Another travel day, but the sun was shining and the air was cool, but warmed as we travelled south – so it was another great weather day.  The fall foliage re-appeared for a short while, but then the terrain turned into flatter farm land with rich red soil as we moved into South Carolina. We ate a southern-style lunch of fried chicken and Po-Boy sandwich (we shared) and took a piece of homemade pecan pie for later.  I was happy to hear from my daughter, while we were on the road and was pleased to hear that things were OK at home.  She was planning her Halloween costume (I hope she sends me pictures) and then was off to eat lunch with her husband.  It is slightly more than a year since they married, but I still think of her as my little girl (pregnant and all).

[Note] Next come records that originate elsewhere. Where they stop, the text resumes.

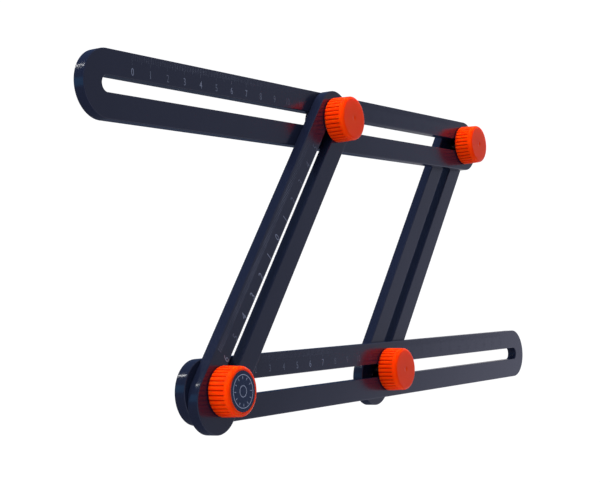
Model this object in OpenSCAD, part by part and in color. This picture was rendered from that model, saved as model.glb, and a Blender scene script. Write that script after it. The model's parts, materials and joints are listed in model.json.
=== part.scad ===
// Angle copier: four slotted flat rules clamped into a parallelogram by four bolts with fluted
// hand knobs. The tool lies flat: Z points out of its front, X runs along the top and bottom rules,
// and the origin is under the middle of its outline, on the plane that the lowest bolt heads rest on.

/* [Rules] */
// Width of every rule
rule_w = 25; // [20:0.5:30]
// Thickness of every rule
rule_t = 4.8; // [3:0.2:7]
// Length of the top and bottom rules over their round ends
long_rule = 305; // [290:1:400]
// Length of the left and right rules over their round ends
side_rule = 173; // [140:1:240]
// Width of the slot along the middle of every rule
slot_w = 6; // [5.8:0.1:8]
// Bevel on the long edges, the round ends and the slot edges
rule_bevel = 0.35; // [0.1:0.05:0.6]

/* [Layout] */
// Angle between the side rules and the bottom rule
frame_angle = 50.8; // [35:0.1:125]
// Distance between the two clamps on the bottom rule
base_span = 134.6; // [80:0.1:200]
// Distance from the lower left clamp to the middle of the round end of the bottom rule's slot
long_inset = 4.3; // [1:0.1:20]
// Distance from the upper right clamp to the middle of the round end of the top rule's slot
top_inset = 2.5; // [0.5:0.1:20]
// Distance from the lower clamps of the side rules to the middle of the slot's round end
side_inset = 4.7; // [1:0.1:20]
// Distance from the upper clamps of the side rules to the middle of the slot's round end
far_inset = 0.6; // [0.5:0.1:20]

/* [Bolts] */
// Thread diameter
bolt_d = 5; // [4:0.5:5.5]
// Diameter of the low round head behind the rules
head_d = 13; // [11:0.5:16]
// Thickness of the head
head_t = 2.2; // [1.6:0.1:4]
// Bevel round the outside of the head
head_bevel = 0.6; // [0.1:0.1:1.2]
// Length of thread that stands above the washer
thread_reach = 5.2; // [3:0.1:5.6]
// Bevel on the tip of the thread
tip_bevel = 0.5; // [0.1:0.1:0.8]
// How far the square neck stops short of the rear rule's front face
neck_short = 0.4; // [0.2:0.1:1.5]

/* [Knobs] */
// Outside diameter over the ribs, at the foot
knob_d = 19.4; // [18:0.2:24]
// Height of the knob's face above the front rule
knob_h = 9.6; // [9.2:0.1:14]
// How much smaller the diameter is at the top of the collar
knob_taper = 0.5; // [0:0.1:1.2]
// Bevel round the knob's foot
foot_bevel = 0.7; // [0.1:0.1:1]
// Radius of the round rim between the collar and the face
rim_r = 1.3; // [0.4:0.1:1.6]
// Number of round ribs
rib_count = 32; // [24:1:36]
// Diameter of a rib
rib_d = 2.2; // [2.1:0.1:3]
// How far the ribs' round tips are turned down to the knob's outside
rib_trim = 0.1; // [0.05:0.05:0.2]
// Depth of the plain round body below the ribs' tips
rib_depth = 0.7; // [0.5:0.05:0.8]
// Height of the smooth collar above the ribs, with the rim
collar_h = 2; // [1.7:0.1:4]
// Diameter of the moulding dimple in the middle of a plain knob's face
dimple_d = 3; // [1:0.5:5]
// Depth of the dimple
dimple_depth = 0.3; // [0.1:0.1:0.6]

/* [Inserts, washers and cap] */
// Outside diameter of the brass insert moulded into a knob
insert_d = 9; // [8:0.1:10]
// Length of the insert
insert_h = 6.2; // [5.6:0.1:6.4]
// Width of the two grooves that key the insert into the knob
insert_groove = 0.9; // [0.4:0.1:1.2]
// Outside diameter of a washer
washer_d = 13; // [11.5:0.1:14]
// Thickness of a washer
washer_t = 1.2; // [0.8:0.1:1.4]
// Diameter of the inlaid cap in the lower left knob
cap_d = 15.4; // [9:0.1:15.8]
// Thickness of that cap
cap_t = 1; // [0.5:0.1:1.2]

/* [Clearances] */
// Gap between a square neck and each side of the slot
neck_gap = 0.1; // [0.05:0.05:0.2]
// Gap between the thread and the bore of the insert, all round
thread_gap = 0.05; // [0.02:0.01:0.1]
// Gap between the thread and the hole in the washer, all round
hole_gap = 0.2; // [0.1:0.05:0.5]
// Gap between a washer and the recess in the knob, all round
recess_gap = 0.3; // [0.1:0.05:0.6]
// Gap between the knob's foot and the front rule
foot_gap = 0.3; // [0.1:0.05:0.5]
// Gap between the cap and its recess, all round
cap_gap = 0.05; // [0.02:0.01:0.1]
// Air above the insert in the knob's blind bore
blind_gap = 0.2; // [0.1:0.05:0.3]

/* [Hidden] */
$fn = 96;
// Cutters run this far past the faces that they cut
over = 1;
// Steps in the round rim of a knob
rim_steps = 6;

half_w = rule_w / 2;
slot_r = slot_w / 2;
long_run = long_rule - rule_w;
side_run = side_rule - rule_w;
side_span = side_run - side_inset - far_inset;

side_dir = [cos(frame_angle), sin(frame_angle)];
lower_left = [0, 0];
lower_right = [base_span, 0];
upper_left = side_span * side_dir;
upper_right = upper_left + lower_right;

// Heights of the back faces of the three layers of rules
back_z = head_t;
middle_z = back_z + rule_t;
front_z = middle_z + rule_t;

bottom_start = [lower_left[0] - long_inset, lower_left[1]];
top_start = [upper_right[0] + top_inset - long_run, upper_right[1]];

// Middles of the rules' round ends
rule_ends = concat(
    [for (start = [bottom_start, top_start]) each [start, start + [long_run, 0]]],
    [for (clamp = [lower_left, lower_right], along = [-side_inset, side_run - side_inset])
        clamp + along * side_dir]
);
low_corner = [for (i = [0, 1]) min([for (end = rule_ends) end[i]]) - half_w];
high_corner = [for (i = [0, 1]) max([for (end = rule_ends) end[i]]) + half_w];
outline_middle = (low_corner + high_corner) / 2;

grip = 2 * rule_t;
neck_half = slot_r - neck_gap;
// The square neck's corners are turned down so far that they pass the nearest round end of a slot
// with half of the neck's gap
neck_end_room = min(far_inset, side_inset, long_inset);
neck_corner_x = neck_end_room + sqrt(pow(slot_r - neck_gap / 2, 2) - pow(neck_half, 2));
neck_corner_r = norm([neck_corner_x, neck_half]);
insert_base = washer_t;
insert_top = insert_base + insert_h;
rib_top = knob_h - collar_h;

rule_colour = [0.16, 0.18, 0.24];
knob_colour = [0.95, 0.24, 0.04];
steel_colour = [0.55, 0.56, 0.58];
brass_colour = [0.78, 0.62, 0.30];
cap_colour = [0.09, 0.11, 0.18];

// Each clamp's place, the height of the back of its two rules, and the angle of the slot that its neck fits
CLAMPS = [
    [lower_left, middle_z, 0],
    [upper_left, middle_z, 0],
    [upper_right, back_z, frame_angle],
    [lower_right, back_z, frame_angle]
];
CORNERS = ["lower_left", "upper_left", "upper_right", "lower_right"];

module from_outline_middle() {
    translate([-outline_middle[0], -outline_middle[1], 0]) children();
}

module at_clamp(i) {
    from_outline_middle()
        translate([CLAMPS[i][0][0], CLAMPS[i][0][1], CLAMPS[i][1]])
            rotate(CLAMPS[i][2])
                children();
}

// Bar along X with round ends: side is the outline of its half, as distances from the middle line
// and heights, from the bottom up
module round_ended_bar(run, side) {
    mirrored = [for (i = [len(side) - 1:-1:0]) [-side[i][0], side[i][1]]];
    low = side[0][1];
    high = side[len(side) - 1][1];
    for (x = [0, run])
        translate([x, 0, 0])
            rotate_extrude()
                polygon(concat([[0, low]], side, [[0, high]]));
    rotate([90, 0, 90])
        linear_extrude(run)
            polygon(concat(side, mirrored));
}

// The slot's cutter opens out at 45 degrees past both faces, which bevels the slot's edges
module rule(run) {
    wide = slot_r + rule_bevel + over;
    color(rule_colour)
        difference() {
            round_ended_bar(run, [
                [half_w - rule_bevel, 0], [half_w, rule_bevel],
                [half_w, rule_t - rule_bevel], [half_w - rule_bevel, rule_t]
            ]);
            round_ended_bar(run, [
                [wide, -over], [slot_r, rule_bevel],
                [slot_r, rule_t - rule_bevel], [wide, rule_t + over]
            ]);
        }
}

module top_rule() {
    from_outline_middle() translate([top_start[0], top_start[1], middle_z]) rule(long_run);
}

module bottom_rule() {
    from_outline_middle() translate([bottom_start[0], bottom_start[1], middle_z]) rule(long_run);
}

module side_rule_at(corner, z) {
    from_outline_middle()
        translate([corner[0], corner[1], z])
            rotate(frame_angle)
                translate([-side_inset, 0, 0])
                    rule(side_run);
}

module left_rule() {
    side_rule_at(lower_left, front_z);
}

module right_rule() {
    side_rule_at(lower_right, back_z);
}

// Low round head, square neck in the rear rule's slot, and a round thread up through the rest
module bolt() {
    head_r = head_d / 2;
    thread_r = bolt_d / 2;
    tip = grip + washer_t + thread_reach;
    color(steel_colour)
        union() {
            rotate_extrude()
                polygon([
                    [0, -head_t], [head_r - head_bevel, -head_t], [head_r, -head_t + head_bevel],
                    [head_r, 0], [thread_r, 0], [thread_r, tip - tip_bevel],
                    [thread_r - tip_bevel, tip], [0, tip]
                ]);
            intersection() {
                translate([-neck_half, -neck_half, 0])
                    cube([2 * neck_half, 2 * neck_half, rule_t - neck_short]);
                cylinder(r = neck_corner_r, h = rule_t - neck_short);
            }
        }
}

module washer() {
    color(steel_colour)
        translate([0, 0, grip])
            difference() {
                cylinder(d = washer_d, h = washer_t);
                translate([0, 0, -over]) cylinder(d = bolt_d + 2 * hole_gap, h = washer_t + 2 * over);
            }
}

module insert() {
    outer = insert_d / 2;
    inner = bolt_d / 2 + thread_gap;
    neck = (outer + inner) / 2;
    third = insert_h / 3;
    color(brass_colour)
        translate([0, 0, grip + insert_base])
            rotate_extrude()
                polygon([
                    [inner, 0], [outer, 0],
                    [outer, third - insert_groove / 2], [neck, third - insert_groove / 2],
                    [neck, third + insert_groove / 2], [outer, third + insert_groove / 2],
                    [outer, 2 * third - insert_groove / 2], [neck, 2 * third - insert_groove / 2],
                    [neck, 2 * third + insert_groove / 2], [outer, 2 * third + insert_groove / 2],
                    [outer, insert_h], [inner, insert_h]
                ]);
}

// Ribbed knob with a washer recess and a blind bore for the insert. Its face has a recess for the
// cap, or else a dimple
module knob(capped) {
    color(knob_colour)
        translate([0, 0, grip])
            difference() {
                intersection() {
                    knob_outside();
                    union() {
                        cylinder(d = knob_d - 2 * rib_depth, h = knob_h + over);
                        translate([0, 0, rib_top]) cylinder(d = knob_d + over, h = collar_h + over);
                        ribs();
                    }
                }
                translate([0, 0, -over]) cylinder(d = washer_d + 2 * recess_gap, h = washer_t + over);
                cylinder(d = insert_d, h = insert_top + blind_gap);
                if (capped)
                    translate([0, 0, knob_h - cap_t]) cylinder(d = cap_d + 2 * cap_gap, h = cap_t + over);
                else
                    translate([0, 0, knob_h - dimple_depth]) cylinder(d = dimple_d, h = dimple_depth + over);
            }
}

// Solid of the knob's outline: bevelled foot, tapered side and round rim
module knob_outside() {
    foot_r = knob_d / 2;
    collar_r = foot_r - knob_taper / 2;
    rim = [for (i = [0:rim_steps])
        let (a = 90 * i / rim_steps) [collar_r - rim_r + rim_r * cos(a), knob_h - rim_r + rim_r * sin(a)]];
    rotate_extrude()
        polygon(concat(
            [[0, foot_gap], [foot_r - foot_bevel, foot_gap], [foot_r, foot_gap + foot_bevel]],
            rim,
            [[0, knob_h]]
        ));
}

module ribs() {
    for (i = [0:rib_count - 1])
        rotate(360 * i / rib_count)
            translate([(knob_d - rib_d) / 2 + rib_trim, 0, 0])
                cylinder(d = rib_d, h = rib_top + over / 2, $fn = 32);
}

module cap() {
    color(cap_colour)
        translate([0, 0, grip + knob_h - cap_t])
            cylinder(d = cap_d, h = cap_t);
}

top_rule();
bottom_rule();
left_rule();
right_rule();
for (i = [0:len(CORNERS) - 1]) {
    at_clamp(i) bolt();
    at_clamp(i) washer();
    at_clamp(i) insert();
    at_clamp(i) knob(i == 0);
}
at_clamp(0) cap();  // lower_left_cap
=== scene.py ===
import json

import bmesh
import bpy
import numpy as np
from mathutils import Matrix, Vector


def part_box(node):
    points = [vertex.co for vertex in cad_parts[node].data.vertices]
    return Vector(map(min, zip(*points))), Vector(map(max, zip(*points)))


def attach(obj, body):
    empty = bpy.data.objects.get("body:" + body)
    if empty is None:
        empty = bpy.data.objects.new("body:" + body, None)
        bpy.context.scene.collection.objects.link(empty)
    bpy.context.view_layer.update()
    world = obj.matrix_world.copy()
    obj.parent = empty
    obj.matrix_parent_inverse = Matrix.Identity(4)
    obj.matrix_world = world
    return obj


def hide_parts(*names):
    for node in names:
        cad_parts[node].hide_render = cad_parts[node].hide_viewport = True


mm = 0.001

print("loading the frame")
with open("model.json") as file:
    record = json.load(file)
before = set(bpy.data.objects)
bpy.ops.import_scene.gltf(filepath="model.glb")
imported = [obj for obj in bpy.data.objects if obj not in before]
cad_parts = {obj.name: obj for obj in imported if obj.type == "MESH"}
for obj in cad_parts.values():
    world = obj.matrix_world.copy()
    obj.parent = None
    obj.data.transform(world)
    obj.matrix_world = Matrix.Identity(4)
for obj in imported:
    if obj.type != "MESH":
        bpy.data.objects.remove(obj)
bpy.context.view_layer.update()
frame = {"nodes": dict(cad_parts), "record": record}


# What the pieces share

def addObject(name, data):
    # puts a mesh, lamp or camera into the scene
    thing = bpy.data.objects.new(name, data)
    bpy.context.scene.collection.objects.link(thing)
    return thing


def meshObject(name, points, faces, smooth=True):
    # a mesh from arrays of points and four-sided faces
    mesh = bpy.data.meshes.new(name)
    mesh.from_pydata(points.tolist(), [], faces.tolist())
    mesh.polygons.foreach_set("use_smooth", np.full(len(mesh.polygons), smooth))
    mesh.validate()
    mesh.update()
    return addObject(name, mesh)


def meshPoints(mesh):
    # the mesh's points as rows of x, y, z
    points = np.empty(len(mesh.vertices) * 3)
    mesh.vertices.foreach_get("co", points)
    return points.reshape(-1, 3)


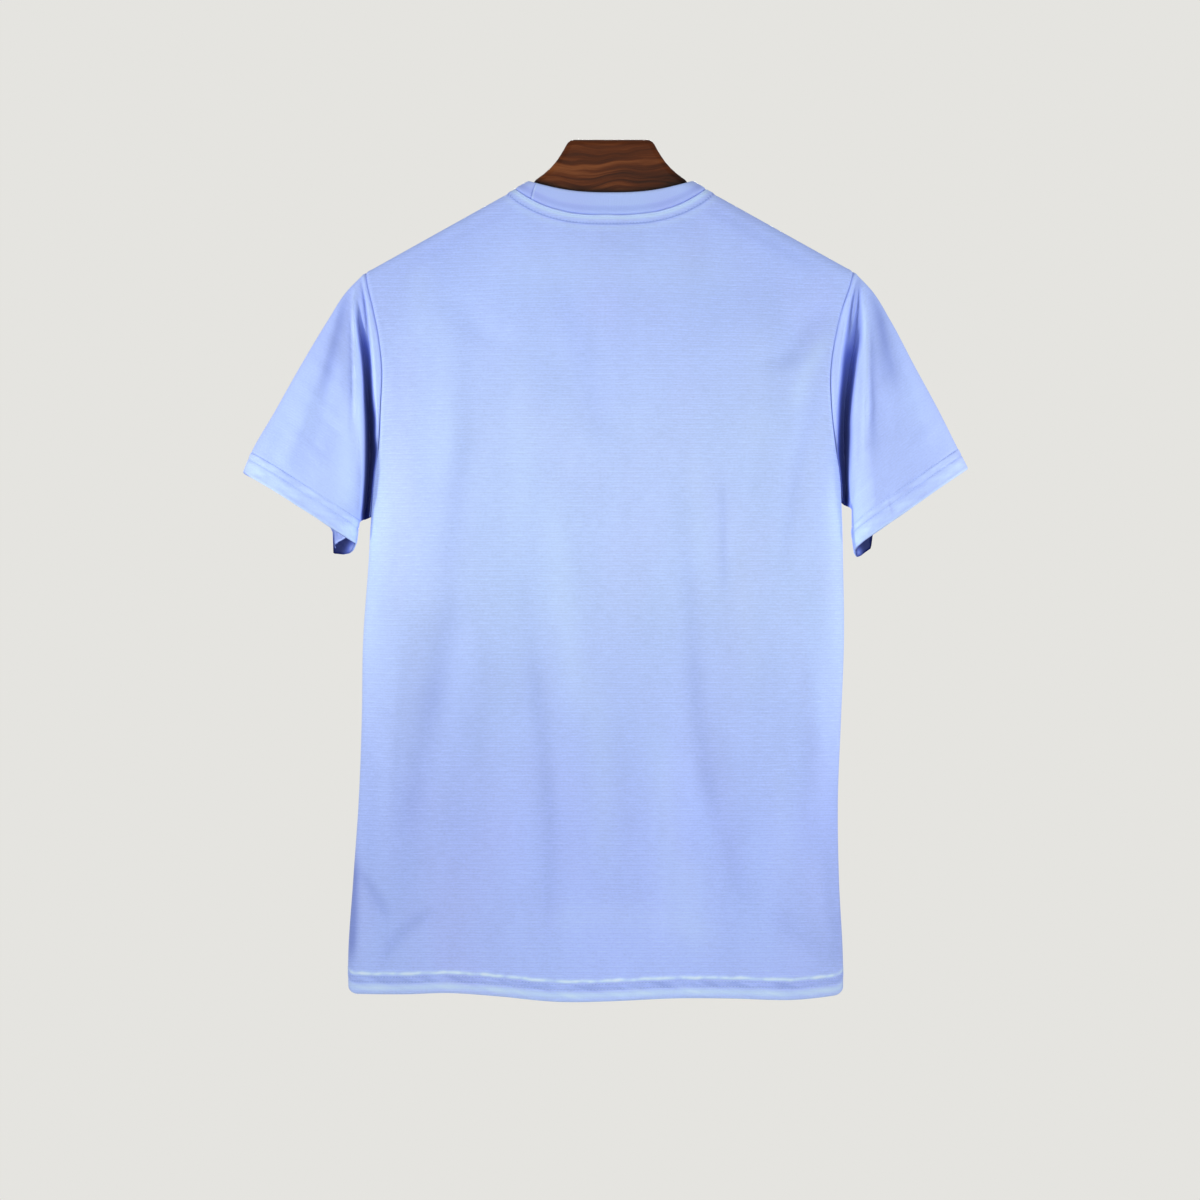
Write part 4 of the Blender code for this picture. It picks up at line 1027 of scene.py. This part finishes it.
# Places (x, z) down one side of the hump, and along the board's lower edge towards its middle.
HUMP_SIDE = (
    (32.5, 0), (35.6, -0.5), (37.8, -1.9), (39.6, -4.2), (42.2, -9), (45.5, -14.4), (49.2, -19.8),
    (54, -25.3), (60, -30.7), (67.2, -36), (71, -40.6), (76.5, -44.8),
)
HANGER_BASE = ((45.0, -57.5), (30.0, -61.5), (12.0, -65.4))


def board_outline():
    """The board's outline all round, from the middle of its top."""
    arm_x = np.linspace(HANGER_ARM_START, HANGER_ARM_END - 12.0, 9)
    dip = HANGER_NECK_DIP * (1 - ease((arm_x - arm_x[0]) / 40))
    top = zip(arm_x, shoulder_line(arm_x) - HANGER_CLEARANCE - dip)
    radius = HANGER_END_RADIUS
    end_x = HANGER_ARM_END - radius
    end_z = shoulder_line(HANGER_ARM_END) - HANGER_CLEARANCE - radius + HANGER_END_RAISE
    lean = math.atan(SHOULDER_SLOPE)
    turns = np.linspace(math.radians(62) - lean * 0.5, -math.pi / 2 - lean, 16)
    end = [(end_x + radius * math.cos(a), end_z + radius * math.sin(a)) for a in turns]
    under_x = np.linspace(*HANGER_UNDERSIDE, 7)
    taper = (under_x - HANGER_UNDERSIDE[1]) * HANGER_ARM_TAPER
    under_z = shoulder_line(under_x) - HANGER_CLEARANCE - HANGER_ARM_HEIGHT + taper
    side = [*HUMP_SIDE, *top, *end, *zip(under_x, under_z), *HANGER_BASE]
    return [(0.0, 0.0)] + side + [(0.0, HANGER_BASE_Z)] + [(-x, z) for x, z in reversed(side)]


def hanger_board(material):
    """A board cut to its outline, with softly rounded edges."""
    outline = board_outline()
    half = HANGER_THICKNESS / 2 * MM
    bpy.ops.object.select_all(action="DESELECT")
    bpy.ops.mesh.primitive_circle_add(vertices=len(outline), radius=0.1, fill_type="NGON")
    piece = bpy.context.active_object
    piece.name = "hanger_board"
    piece.data.name = "hanger_board"
    for vertex, (x, z) in zip(piece.data.vertices, outline):
        vertex.co = (x * MM, -half, z * MM)
    bpy.ops.object.mode_set(mode="EDIT")
    bpy.ops.mesh.select_all(action="SELECT")
    bpy.ops.mesh.extrude_region_move(TRANSFORM_OT_translate={"value": (0, 2 * half, 0)})
    bpy.ops.object.mode_set(mode="OBJECT")
    face_outward(piece)
    for edge in piece.data.edges:
        ends = [piece.data.vertices[v].co.y for v in edge.vertices]
        edge.select = abs(ends[0] - ends[1]) < 1e-6 and abs(abs(ends[0]) - half) < 1e-6
    for face in piece.data.polygons:
        face.select = False
    bpy.context.tool_settings.mesh_select_mode = (False, True, False)
    bpy.ops.object.mode_set(mode="EDIT")
    bpy.ops.mesh.bevel(offset=HANGER_EDGE * MM, segments=6, profile=0.5, affect="EDGES")
    bpy.ops.object.mode_set(mode="OBJECT")
    face_outward(piece)
    bpy.ops.object.shade_smooth_by_angle(angle=math.radians(40))
    piece.data.materials.append(material)
    return piece


# ---------------- finishes

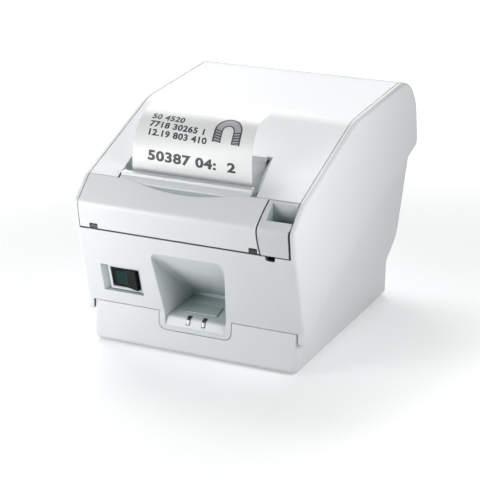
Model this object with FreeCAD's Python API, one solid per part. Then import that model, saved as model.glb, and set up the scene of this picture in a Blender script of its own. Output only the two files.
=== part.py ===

Once we hit the I-95, we thought it would be smooth sailing, but an unfortunate accident ahead of us, slowed us about an hour.  Traffic was stop and go (mostly stop), so we rolled down the windows and creeped along, feeling fortunate that the accident was not ours.  What I found interesting was that I could see a forest with Spanish moss hanging from the trees and hear bugs buzzing, birds chirping, water gurgling and leaves rustling off the highway berm.  Those sights and sounds would have never been seen or heard if we were rushing at 70 miles per hour to get from here to there – “If a tree falls in the wood and there is no one to hear it – does it make a sound?” (WOTD)

We stopped for the night, just shy of the Georgia border at a KOA in S. Carolina.  Much to our surprise, they were having a wine tasting of local “fruits of the vine” and they had a pizza shop – so that was our dinner (and we still have that pie for dessert – you have to be bad, sometimes).  The grounds of the KOA have sculptures, metal-art, fountains and flower benches – a quaint and pleasant spot, just off the I-95. Tomorrow we will tour Savannah and then stay overnight in the area.